# START OF EXERCISE INPUTS
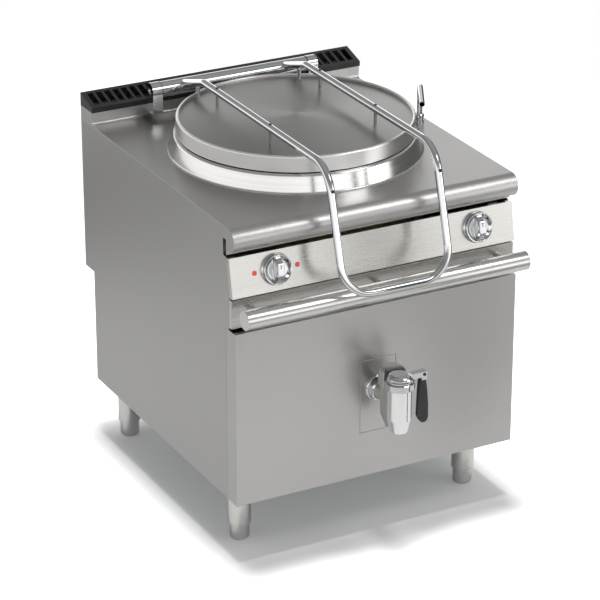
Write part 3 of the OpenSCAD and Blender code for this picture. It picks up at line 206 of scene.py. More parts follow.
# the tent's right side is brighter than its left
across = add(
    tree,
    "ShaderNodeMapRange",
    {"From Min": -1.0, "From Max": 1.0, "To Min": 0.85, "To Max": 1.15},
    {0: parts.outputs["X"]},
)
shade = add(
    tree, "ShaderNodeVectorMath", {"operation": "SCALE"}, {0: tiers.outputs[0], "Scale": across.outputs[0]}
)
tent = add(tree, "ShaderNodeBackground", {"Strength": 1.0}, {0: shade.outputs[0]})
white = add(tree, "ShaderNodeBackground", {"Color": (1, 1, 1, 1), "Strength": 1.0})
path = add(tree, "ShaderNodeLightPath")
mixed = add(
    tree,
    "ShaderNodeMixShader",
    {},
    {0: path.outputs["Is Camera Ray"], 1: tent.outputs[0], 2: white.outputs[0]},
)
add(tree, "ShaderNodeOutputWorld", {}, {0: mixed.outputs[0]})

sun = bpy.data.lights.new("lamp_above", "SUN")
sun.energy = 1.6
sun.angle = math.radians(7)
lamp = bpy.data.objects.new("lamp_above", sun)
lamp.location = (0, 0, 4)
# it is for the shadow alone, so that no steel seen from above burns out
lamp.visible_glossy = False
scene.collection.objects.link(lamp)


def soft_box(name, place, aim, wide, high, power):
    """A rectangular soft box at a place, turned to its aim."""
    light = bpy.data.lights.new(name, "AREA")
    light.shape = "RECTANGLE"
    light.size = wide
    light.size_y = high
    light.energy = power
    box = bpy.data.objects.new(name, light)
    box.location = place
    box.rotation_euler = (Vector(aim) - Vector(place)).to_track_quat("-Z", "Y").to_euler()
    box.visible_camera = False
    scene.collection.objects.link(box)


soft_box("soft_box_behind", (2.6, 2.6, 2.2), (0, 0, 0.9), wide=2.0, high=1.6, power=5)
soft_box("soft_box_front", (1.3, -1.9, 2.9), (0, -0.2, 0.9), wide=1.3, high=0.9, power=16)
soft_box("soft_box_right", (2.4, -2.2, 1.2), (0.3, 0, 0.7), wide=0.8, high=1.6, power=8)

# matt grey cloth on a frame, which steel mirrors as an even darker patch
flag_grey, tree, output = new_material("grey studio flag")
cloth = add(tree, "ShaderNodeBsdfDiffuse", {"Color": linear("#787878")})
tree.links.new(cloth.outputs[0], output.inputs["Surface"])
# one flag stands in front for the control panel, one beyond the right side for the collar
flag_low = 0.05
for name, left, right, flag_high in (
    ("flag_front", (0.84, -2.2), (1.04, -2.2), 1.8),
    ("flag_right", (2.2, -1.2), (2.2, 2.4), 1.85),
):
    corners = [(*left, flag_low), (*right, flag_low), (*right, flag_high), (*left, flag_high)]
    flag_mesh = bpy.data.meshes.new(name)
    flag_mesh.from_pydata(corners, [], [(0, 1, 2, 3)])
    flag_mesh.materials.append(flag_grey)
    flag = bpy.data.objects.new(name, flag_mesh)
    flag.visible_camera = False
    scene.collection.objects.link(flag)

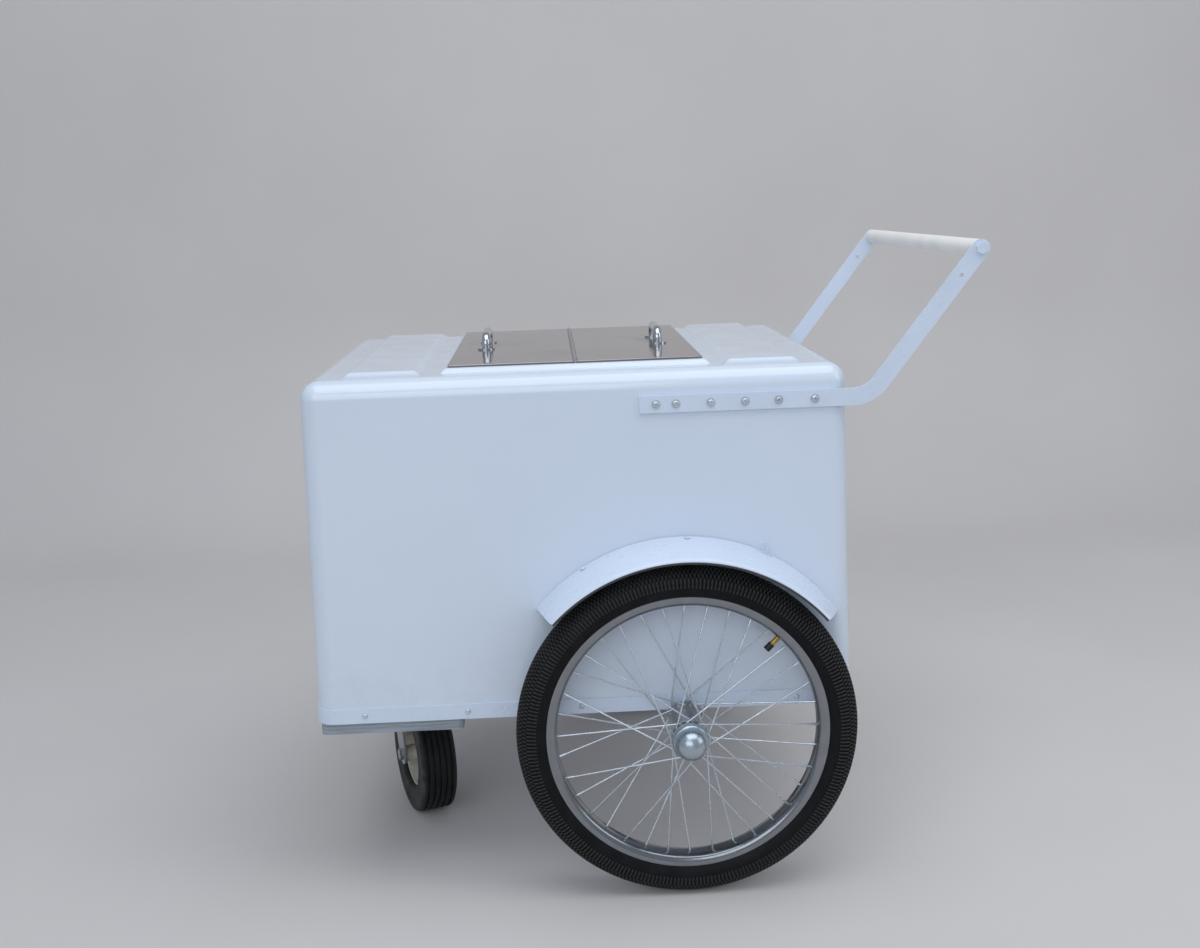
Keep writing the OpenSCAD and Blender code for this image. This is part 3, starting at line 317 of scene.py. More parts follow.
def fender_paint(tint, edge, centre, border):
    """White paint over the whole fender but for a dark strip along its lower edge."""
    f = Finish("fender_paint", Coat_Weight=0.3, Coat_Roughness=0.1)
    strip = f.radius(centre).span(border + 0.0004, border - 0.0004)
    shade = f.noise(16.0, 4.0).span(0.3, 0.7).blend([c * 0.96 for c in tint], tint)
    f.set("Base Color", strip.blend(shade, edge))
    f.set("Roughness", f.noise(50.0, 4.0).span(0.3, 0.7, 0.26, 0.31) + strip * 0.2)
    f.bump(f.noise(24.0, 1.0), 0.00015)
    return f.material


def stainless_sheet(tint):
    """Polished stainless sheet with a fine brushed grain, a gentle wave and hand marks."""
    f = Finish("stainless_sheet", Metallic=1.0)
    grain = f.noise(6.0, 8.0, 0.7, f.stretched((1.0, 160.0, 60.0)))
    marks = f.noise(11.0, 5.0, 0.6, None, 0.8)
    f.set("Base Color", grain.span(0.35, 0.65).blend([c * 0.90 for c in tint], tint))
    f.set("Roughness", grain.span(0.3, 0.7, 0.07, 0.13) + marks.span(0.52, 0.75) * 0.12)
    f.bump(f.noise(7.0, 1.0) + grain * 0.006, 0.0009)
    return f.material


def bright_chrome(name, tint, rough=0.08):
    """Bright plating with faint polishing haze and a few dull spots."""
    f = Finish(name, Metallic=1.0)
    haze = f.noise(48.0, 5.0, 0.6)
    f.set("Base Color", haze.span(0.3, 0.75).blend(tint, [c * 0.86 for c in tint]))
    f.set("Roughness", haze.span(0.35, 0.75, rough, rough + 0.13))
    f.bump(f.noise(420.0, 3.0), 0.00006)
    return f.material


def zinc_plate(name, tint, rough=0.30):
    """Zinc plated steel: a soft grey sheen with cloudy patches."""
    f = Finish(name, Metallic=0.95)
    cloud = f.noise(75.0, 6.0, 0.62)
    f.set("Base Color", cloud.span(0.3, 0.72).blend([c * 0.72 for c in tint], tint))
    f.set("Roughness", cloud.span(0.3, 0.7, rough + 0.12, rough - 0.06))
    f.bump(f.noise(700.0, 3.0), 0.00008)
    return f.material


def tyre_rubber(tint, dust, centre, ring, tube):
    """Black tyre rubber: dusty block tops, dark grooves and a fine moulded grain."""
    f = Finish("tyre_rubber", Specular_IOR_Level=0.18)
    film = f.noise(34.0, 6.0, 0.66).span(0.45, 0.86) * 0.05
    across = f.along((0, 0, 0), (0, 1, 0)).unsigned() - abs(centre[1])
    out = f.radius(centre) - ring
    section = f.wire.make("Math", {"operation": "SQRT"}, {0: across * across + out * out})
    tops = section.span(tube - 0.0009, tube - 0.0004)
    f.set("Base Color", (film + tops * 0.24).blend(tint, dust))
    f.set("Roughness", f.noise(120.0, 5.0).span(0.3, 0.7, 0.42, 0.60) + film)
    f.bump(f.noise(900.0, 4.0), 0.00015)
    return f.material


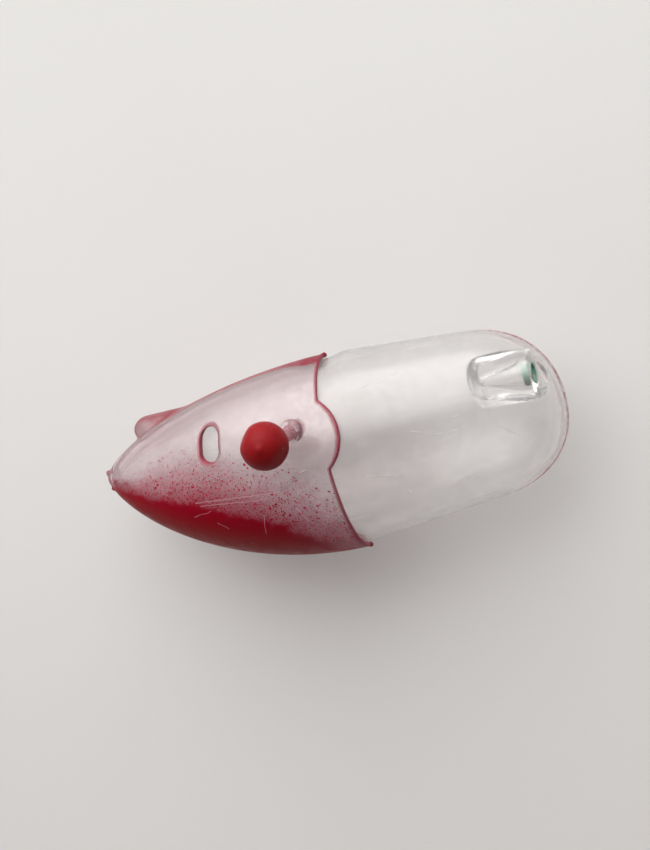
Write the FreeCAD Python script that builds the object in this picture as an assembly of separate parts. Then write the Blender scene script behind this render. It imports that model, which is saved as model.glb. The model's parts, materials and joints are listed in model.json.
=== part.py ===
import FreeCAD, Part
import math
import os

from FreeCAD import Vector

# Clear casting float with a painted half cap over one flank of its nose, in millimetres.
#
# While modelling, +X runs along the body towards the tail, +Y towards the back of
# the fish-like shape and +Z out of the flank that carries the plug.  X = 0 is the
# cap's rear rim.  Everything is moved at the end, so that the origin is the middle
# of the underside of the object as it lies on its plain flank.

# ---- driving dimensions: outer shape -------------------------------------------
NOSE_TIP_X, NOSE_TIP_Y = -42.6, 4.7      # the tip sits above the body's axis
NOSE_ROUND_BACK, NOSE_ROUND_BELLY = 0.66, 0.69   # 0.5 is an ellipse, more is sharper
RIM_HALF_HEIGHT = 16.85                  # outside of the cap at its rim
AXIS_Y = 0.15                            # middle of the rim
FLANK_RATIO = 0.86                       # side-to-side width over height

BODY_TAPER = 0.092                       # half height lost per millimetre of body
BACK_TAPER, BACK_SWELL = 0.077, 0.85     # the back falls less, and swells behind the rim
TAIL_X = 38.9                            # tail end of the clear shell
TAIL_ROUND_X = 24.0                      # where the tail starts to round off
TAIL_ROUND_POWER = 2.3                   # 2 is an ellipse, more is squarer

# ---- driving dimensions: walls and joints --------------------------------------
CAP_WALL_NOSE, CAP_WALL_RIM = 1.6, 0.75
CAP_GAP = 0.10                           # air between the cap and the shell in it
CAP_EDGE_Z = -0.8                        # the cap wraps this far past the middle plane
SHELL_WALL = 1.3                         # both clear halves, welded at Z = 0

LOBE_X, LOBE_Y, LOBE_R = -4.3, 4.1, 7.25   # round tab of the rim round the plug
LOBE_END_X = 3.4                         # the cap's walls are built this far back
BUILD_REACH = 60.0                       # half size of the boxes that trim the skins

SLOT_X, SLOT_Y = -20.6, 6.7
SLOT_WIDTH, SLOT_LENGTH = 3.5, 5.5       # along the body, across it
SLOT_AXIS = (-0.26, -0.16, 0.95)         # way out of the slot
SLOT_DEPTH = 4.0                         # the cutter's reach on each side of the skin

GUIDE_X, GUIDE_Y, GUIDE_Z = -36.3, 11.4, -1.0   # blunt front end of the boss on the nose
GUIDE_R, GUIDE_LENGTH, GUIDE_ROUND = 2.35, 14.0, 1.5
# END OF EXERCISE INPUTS
» SET PROBLEM:
Reproduce the lines exactly, from the line that contains "Write the FreeCAD" through the line that contains "from FreeCAD import Vector", and nothing more.

» THE OUTPUT:
Write the FreeCAD Python script that builds the object in this picture as an assembly of separate parts. Then write the Blender scene script behind this render. It imports that model, which is saved as model.glb. The model's parts, materials and joints are listed in model.json.
=== part.py ===
import FreeCAD, Part
import math
import os

from FreeCAD import Vector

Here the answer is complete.